CONCLUSION: IMPLICATIONS FOR MANAGERS AND DISTRIBUTORS
Increasing advisor adoption of and reliance on model portfolios certainly has far-reaching implications for the industry. For advisors, model portfolios allow them to build a business that can be scaled, while providing more attention to clients. The open question remains whether advisors will insource the bulk of their investment business as described earlier, or whether they will increasingly outsource and cede control of the assets to a centralized group such as the home office or a third-party strategist.
For distributors, they must continue to invest in their home-office research teams, technology platforms and product capabilities. Some distributors may also choose to develop multiple sub-advised proprietary products to populate their models, as advisors will increasingly rely on in-house research and portfolio models as a way to invest client assets.

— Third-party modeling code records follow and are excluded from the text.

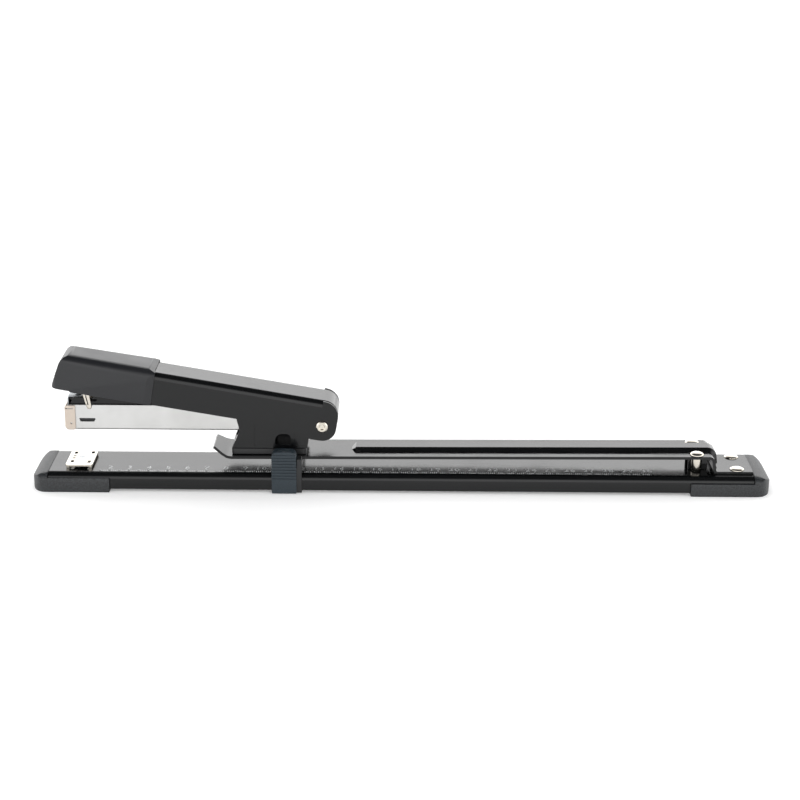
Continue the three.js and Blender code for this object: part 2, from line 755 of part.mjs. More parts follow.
// A black channel over the staples. It lifts with the handle for loading.
function innerArm() {
  const { inner, outer, low, floor } = GUIDE;
  const plate = rounded([
    [-169.9, low],
    [-50, low],
    [-44, 32],
    [-36, 32],
    [-36, 36],
    [-46, 40.5, 4],
    [-60, 44, 10],
    [-112, 48.4, 20],
    [-155.9, 48.4, 0.6],
    [-156.3, 45, 0.4],
    [-161.8, 45, 0.4],
    [-162.8, 47.1, 0.5],
    [-168.3, 47.1, 0.5],
    [-169.9, 43.8],
  ]);
  const reach = [-outer, outer];
  const across = [-inner, inner];
  return cut(
    join(acrossY(plate, reach), barY(PIVOT.x, PIVOT.z, MAGAZINE.ear - 0.4, reach, 24)),
    box([-180, -20], across, [floor, 60]),
    box([-180, -110], across, [30, 60]),
    box([-60, -20], across, [20, 60]),
    barY(PIVOT.x, PIVOT.z, PIVOT.hole, [-10, 10]),
  );
}

// The bright yoke that snaps into the notch of the magazine and keeps the inner arm down.
function latchYoke() {
  const strap = rounded([
    [-161.3, 41.3, 0.5],
    [-159.5, 40.9, 0.5],
    [-158.9, 42, 0.5],
    [-160.7, 53],
    [-164.3, 53],
  ]);
  const slit = rounded([
    [-160.9, 43],
    [-160.4, 43],
    [-162, 51],
    [-162.6, 51],
  ]);
  const between = box([-170, -150], [-6.1, 6.1], [30, 52.4]);
  return cut(acrossY(strap, [-6.55, 6.55]), between, acrossY(slit, [-10, 10]));
}

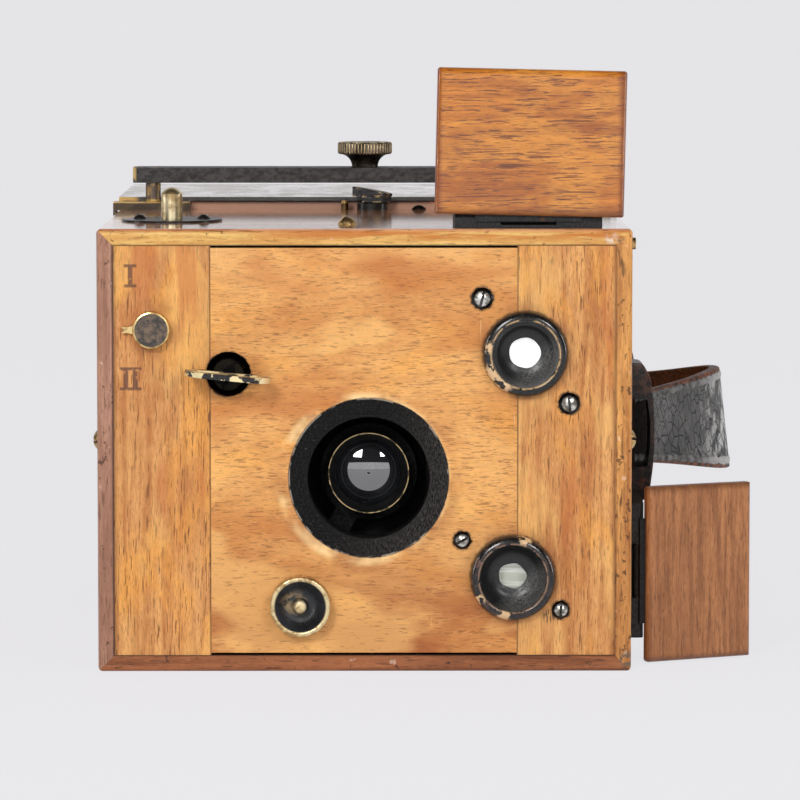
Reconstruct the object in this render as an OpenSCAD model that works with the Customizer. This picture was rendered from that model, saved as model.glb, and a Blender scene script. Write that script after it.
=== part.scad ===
// Wooden detective camera for 9 x 12 cm plates: a mitred box with a three-board front,
// a reflecting finder on the top and one on the right side, a sector shutter wound by a key,
// a plate magazine under a sliding metal cover and a leather handle.
// The origin is the mouth of the tripod bush, in the middle of the underside.
// The front faces -Y, X points right of someone who looks at the front, Z points up.

/* [Case] */
// Width of the case over its side walls
case_w = 160; // [152:1:172]
// Height of the case
case_h = 133; // [130:1:145]
// Depth of the case from front to back
case_d = 230; // [222:1:250]
// Thickness of the four mitred walls
wall_t = 5; // [4:0.1:6]
// Radius worn on the outer edges
edge_r = 1.6; // [0.6:0.1:2]
// Thickness of the front boards and the back panel
panel_t = 6; // [5:0.1:8]
// Depth of the panels' faces behind the edges of the walls
panel_inset = 0.3; // [0.1:0.1:1]
// Gap above and below the middle front board
board_gap = 0.7; // [0.2:0.1:1]
// Width of the left front board
left_stile_w = 29; // [24:0.5:30]
// Width of the right front board
right_stile_w = 29.4; // [26:0.1:32]

/* [Lens] */
// Lens axis right of the middle
lens_x = 1.2; // [-2:0.1:4]
// Height of the lens axis
lens_z = 58.4; // [54:0.1:62]
// Radius of the black turned ring in the front
lens_ring_r = 24; // [21:0.1:25]
// Radius of the ring's mouth
lens_mouth_r = 18.3; // [15:0.1:19]
// Length of the ring from front to back
lens_ring_l = 11; // [8:0.5:13]
// Lens rim behind the front edge of the case
barrel_set = 14.7; // [13:0.1:18]
// Radius of the lens barrel's tube
barrel_r = 11.6; // [11:0.1:12.4]
// Radius of the brass rim on the barrel
barrel_rim_r = 12.2; // [11.8:0.1:13.4]
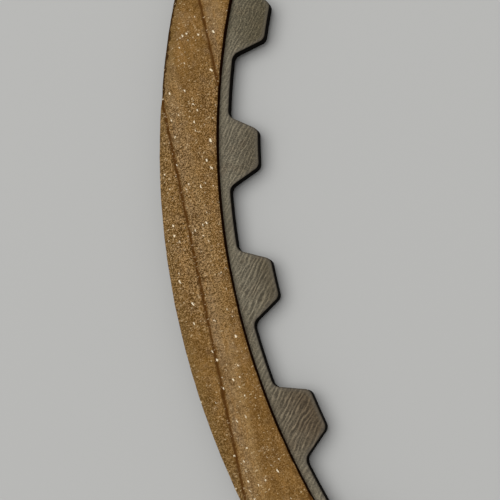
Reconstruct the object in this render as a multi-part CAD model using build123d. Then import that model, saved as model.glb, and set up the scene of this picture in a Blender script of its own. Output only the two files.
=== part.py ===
from build123d import *
import os
from math import floor, hypot, sqrt

# Friction plate of a wet clutch: a flat steel ring with teeth round its inside, and a thin grooved
# friction lining bonded to each side. All lengths are in millimetres. The ring's axis is Z, the
# plate lies on its lower lining at Z = 0, a tooth stands on the X axis, and the grooves run along Y.

# Steel core, from the tooth tips outwards
tip_diameter = 130.0
tooth_height = 3.05
inner_margin = 0.9
outer_margin = 0.05
core_thickness = 0.9

# Teeth, with widths taken across the sharp corners that the fillets round off
tooth_count = 32
tooth_tip_width = 3.7
tooth_root_width = 7.1
tip_fillet = 0.75
root_fillet = 0.9

# Friction linings and the straight V grooves pressed into them
lining_width = 6.0
lining_thickness = 0.7
groove_pitch = 6.0
groove_width = 0.7
groove_depth = 0.15

# Radii that follow from the widths above
tip_radius = tip_diameter / 2
root_radius = tip_radius + tooth_height
lining_inner_radius = root_radius + inner_margin
lining_outer_radius = lining_inner_radius + lining_width
core_radius = lining_outer_radius + outer_margin

# Heights of the stack, from the face that the plate lies on
core_bottom = lining_thickness
core_top = core_bottom + core_thickness

# How near a corner lies to a circle to count as on it
on_circle_tolerance = 0.01


def corner_on_circle(radius, width):
    """Corner of a tooth on the X axis, where its flank meets a circle about the ring's axis."""
    half_width = width / 2
    return Vector(sqrt(radius**2 - half_width**2), half_width)


def tooth_blank():
    """Trapezoid of one tooth, its flanks run on past the tip circle and into the ring."""
    tip = corner_on_circle(tip_radius, tooth_tip_width)
    root = corner_on_circle(root_radius, tooth_root_width)
    run_on = (root - tip).normalized() * (inner_margin / 2)
    inner = tip - run_on
    outer = root + run_on
    return [(inner.X, -inner.Y), (outer.X, -outer.Y), (outer.X, outer.Y), (inner.X, inner.Y)]


def corners_on_circle(sketch, radius):
    """Corners of a sketch that lie on a circle about the ring's axis."""
    return [
        corner
        for corner in sketch.vertices()
        if abs(hypot(corner.X, corner.Y) - radius) < on_circle_tolerance
    ]


def core_outline():
    """Face of the stamped core: a ring with rounded trapezoidal teeth that point at its axis."""
    with BuildSketch() as outline:
        Circle(core_radius)
        Circle(root_radius, mode=Mode.SUBTRACT)
        with PolarLocations(0, tooth_count):
            Polygon(*tooth_blank(), align=None)
        Circle(tip_radius, mode=Mode.SUBTRACT)
        fillet(corners_on_circle(outline, root_radius), root_fillet)
        fillet(corners_on_circle(outline, tip_radius), tip_fillet)
    return outline.sketch


def core_plate():
    """Steel core, in one piece with its teeth, between the two linings."""
    return Pos(0, 0, core_bottom) * extrude(core_outline(), amount=core_thickness)


def grooved_section():
    """Section across the grooves of a sheet as thick as a lining, its flat back on Z = 0."""
    outermost = floor((lining_outer_radius - groove_width / 2) / groove_pitch)
    surface = []
    for place in range(-outermost, outermost + 1):
        middle = place * groove_pitch
        surface.append((middle - groove_width / 2, lining_thickness))
        surface.append((middle, lining_thickness - groove_depth))
        surface.append((middle + groove_width / 2, lining_thickness))
    edge = core_radius
    return [(-edge, 0), (-edge, lining_thickness), *surface, (edge, lining_thickness), (edge, 0)]


def lining():
    """One lining, its flat back on Z = 0 and its grooved face up."""
    ring = Circle(lining_outer_radius) - Circle(lining_inner_radius)
    sheet = extrude(Plane.XZ * Polygon(*grooved_section(), align=None), core_radius, both=True)
    return extrude(ring, amount=lining_thickness) & sheet


def upper_lining():
    """Lining on top of the core, its grooves facing up."""
    return Pos(0, 0, core_top) * lining()


def lower_lining():
    """Lining under the core, its grooves facing down."""
    return Pos(0, 0, core_bottom) * Rot(0, 180, 0) * lining()


os.makedirs("parts", exist_ok=True)
export_step(core_plate(), "parts/core_plate.step")
export_step(upper_lining(), "parts/upper_lining.step")
export_step(lower_lining(), "parts/lower_lining.step")
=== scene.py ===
import math

import bpy
from mathutils import Matrix, Vector, noise


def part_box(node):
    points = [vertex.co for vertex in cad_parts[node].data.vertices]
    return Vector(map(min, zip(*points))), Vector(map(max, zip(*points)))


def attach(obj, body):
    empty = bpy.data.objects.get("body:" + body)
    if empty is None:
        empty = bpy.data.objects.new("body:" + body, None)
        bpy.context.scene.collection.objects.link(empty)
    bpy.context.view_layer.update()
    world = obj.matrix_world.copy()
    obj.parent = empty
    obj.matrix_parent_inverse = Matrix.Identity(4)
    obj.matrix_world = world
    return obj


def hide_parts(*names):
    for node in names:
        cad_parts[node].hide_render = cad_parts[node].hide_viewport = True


# A clutch friction plate: a steel ring with inward teeth and a grooved paper lining on each face.
# Lengths are in metres, in the part's own frame, and in millimetres inside the materials. The
# linings are modelled here with the relief that pressing leaves on them, and every surface gets
# its finish.

MM = 0.001

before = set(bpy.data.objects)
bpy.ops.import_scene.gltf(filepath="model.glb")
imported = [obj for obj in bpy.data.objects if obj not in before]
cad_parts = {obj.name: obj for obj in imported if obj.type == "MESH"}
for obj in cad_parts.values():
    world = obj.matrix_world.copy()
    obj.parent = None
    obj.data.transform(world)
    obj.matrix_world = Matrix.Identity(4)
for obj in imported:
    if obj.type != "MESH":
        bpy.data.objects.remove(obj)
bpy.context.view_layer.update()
core_low, core_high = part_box("core_plate")
lining_low, lining_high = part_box("upper_lining")

# Lining, from the frame and from the sizes of the part that its box does not give
LINING_OUTER = lining_high.y
LINING_WIDTH = 6.0 * MM
LINING_INNER = LINING_OUTER - LINING_WIDTH
GROOVE_PITCH = 6.0 * MM

# Relief pressed into a lining: a round hollow at each groove, a crown on each strip between, and
# the rounding of its edges
GROOVE_HALF_WIDTH = 0.35 * MM
GROOVE_DEPTH = 0.12 * MM
CROWN_DROP = 0.07 * MM
EDGE_ROUNDING = 0.14 * MM
EDGE_DROP = 0.05 * MM

# Worn edges of a lining: how far the paper stands back, and how often that changes in a metre
RAGGED_EDGE = 0.05 * MM
RAGGED_PER_METRE = 2500

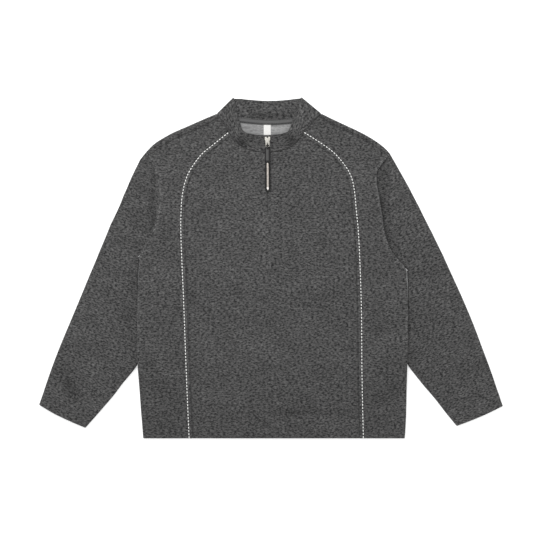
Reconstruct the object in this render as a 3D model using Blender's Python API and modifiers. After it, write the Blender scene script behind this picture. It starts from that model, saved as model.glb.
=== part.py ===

Meanwhile, asset managers have an opportunity to focus on creating their own models as a way to deliver their products. At the same time, they may be faced with the possibility that they need to rethink their wholesale distribution organization. Current distribution models that focus on the relationship sales to advisors may be rendered obsolete as the ability to influence the investment decisions are ceded to the home office. Accordingly, proper alignment of sales resources will be needed to drive economics.
As the various players (advisors, home offices and asset managers) converge to drive continued growth in model portfolios each will have to determine what, if any, long term impact it has to their business and adjust accordingly. This is all set against the backdrop of capital markets and changing customer demographics so the outcome remains unclear. What is certain is that success will accrue to those who are monitoring the trends.